Melting temperatures of H2O up to 72 GPa measured in a diamond anvil cell using CO2 laser heating technique.

The Journal of chemical physics

T Kimura, Y Kuwayama, T Yagi

Affiliations

  1. Geodynamics Research Center, Ehime University, 2-5 Bunkyo-cho, Matsuyama, Ehime 790-8577, Japan.
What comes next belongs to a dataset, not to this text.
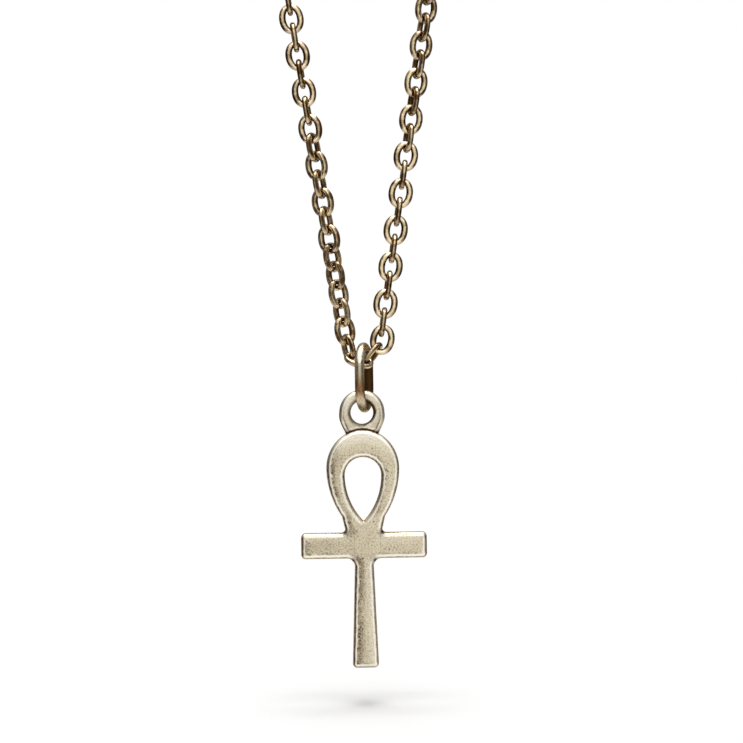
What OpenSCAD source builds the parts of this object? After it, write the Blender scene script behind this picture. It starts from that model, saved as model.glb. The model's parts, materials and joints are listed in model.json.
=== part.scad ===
// Ankh pendant on a closed cable chain, hanging straight down from the top of the chain.
// Millimetres. +Z is up, the front of the ankh faces -Y, and the origin is the middle of the clasp.

/* [Ankh] */
// Thickness of the cast plate
plate_thick = 1.8; // [1.2:0.05:3]
// Width of the loop across its widest part
loop_wide = 7.55; // [6.8:0.05:9]
// Radius of the two arcs that make the top of the loop
loop_top_r = 4; // [3.85:0.05:5]
// Radius of the arcs down the sides of the loop
loop_side_r = 9; // [8:0.1:12]
// Widest part of the loop down to the top of the crossbar
loop_drop = 6.78; // [6:0.05:8]
// Width of the neck where the loop stands on the crossbar
neck_wide = 3.65; // [2.6:0.05:4.2]
// Height of the neck above the crossbar
neck_high = 1.75; // [1.2:0.05:2.2]
// Width of the teardrop opening
drop_wide = 3.8; // [2.6:0.05:4.4]
// Widest part of the loop down to the middle of the opening's round end
drop_low = 0.8; // [0.4:0.02:1.4]
// Length of the opening's point, from the middle of its round end
drop_point = 4.8; // [3.6:0.05:5]
// Length of the crossbar from end to end
bar_long = 13.05; // [10:0.05:17]
// Height of the crossbar
bar_high = 2.62; // [2:0.05:3.4]
// Rounding of the crossbar's corners
bar_round = 0.45; // [0.1:0.05:0.8]
// Length of the shaft below the crossbar
shaft_long = 11.35; // [8:0.05:16]
// Width of the shaft under the crossbar
shaft_wide = 1.9; // [1.4:0.05:2.6]
// Width of the shaft's foot
foot_wide = 2.74; // [2:0.05:3.6]
// Rounding of the foot's corners
foot_round = 0.45; // [0.1:0.05:0.8]
// Fillet between the crossbar and the shaft
shaft_fillet = 0.85; // [0.3:0.05:1.2]
// Fillet between the crossbar and the loop
neck_fillet = 0.4; // [0.1:0.05:0.6]

/* [Eye of the ankh] */
// Diameter of the hole through the eye
eye_hole = 2.35; // [2:0.05:3]
// Width of the band round the hole
eye_band = 1.18; // [0.9:0.02:1.6]
// Thickness of the eye from front to back
eye_thick = 1.2; // [1.1:0.05:1.8]
// Rounding of the eye's edges
eye_round = 0.45; // [0.2:0.05:0.54]
// Depth that the eye is sunk into the top of the loop
eye_sink = 0.63; // [0.4:0.01:0.88]
// Width of the eye's foot where it stands on the loop
eye_foot = 3.4; // [2.8:0.05:3.8]
// Thickness of the eye's foot from front to back
eye_foot_thick = 0.9; // [0.7:0.05:1.1]

/* [Jump ring] */
// Height of the oval ring, outside
ring_long = 7.3; // [6.6:0.1:10]
// Width of the oval ring, outside
ring_wide = 5.4; // [5.2:0.1:6.4]
// Diameter of its wire
ring_wire = 1.0; // [0.7:0.05:1.1]
// Turn of the ring out of the straight front-to-back plane
ring_turn = 12; // [0:1:20]
// Clearance between the ring's wire and the eye's hole
ring_gap = 0.1; // [0.05:0.01:0.2]
// How far to the left of the ring's middle the ankh hangs
ankh_aside = 0.3; // [0:0.05:0.35]

/* [Chain] */
// Length once round the whole chain with its clasp, a standard 18 inch necklace
chain_long = 457; // [380:1:620]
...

PMID: 24559351 DOI: 10.1063/1.4865252

Abstract

The melting curve of H2O from 49 to 72 GPa was determined by using a laser-heated diamond anvil cell. Double-sided CO2 laser heating technique was employed in order to heat the sample directly. Discontinuous changes of the heating efficiency attributed to the H2O melting were observed between 49 and 72 GPa. The obtained melting temperatures at 49 and 72 GPa are 1200 and 1410 K, respectively. We found that the slope of the melting curve significantly decreases with increasing pressure, only 5 K/GPa at 72 GPa while 44 K/GPa at 49 GPa. Our results suggest that the melting curve does not intersect with the isentropes of Uranus and Neptune, and hence, H2O should remain in the liquid state even at the pressure and temperature conditions found deep within Uranus and Neptune.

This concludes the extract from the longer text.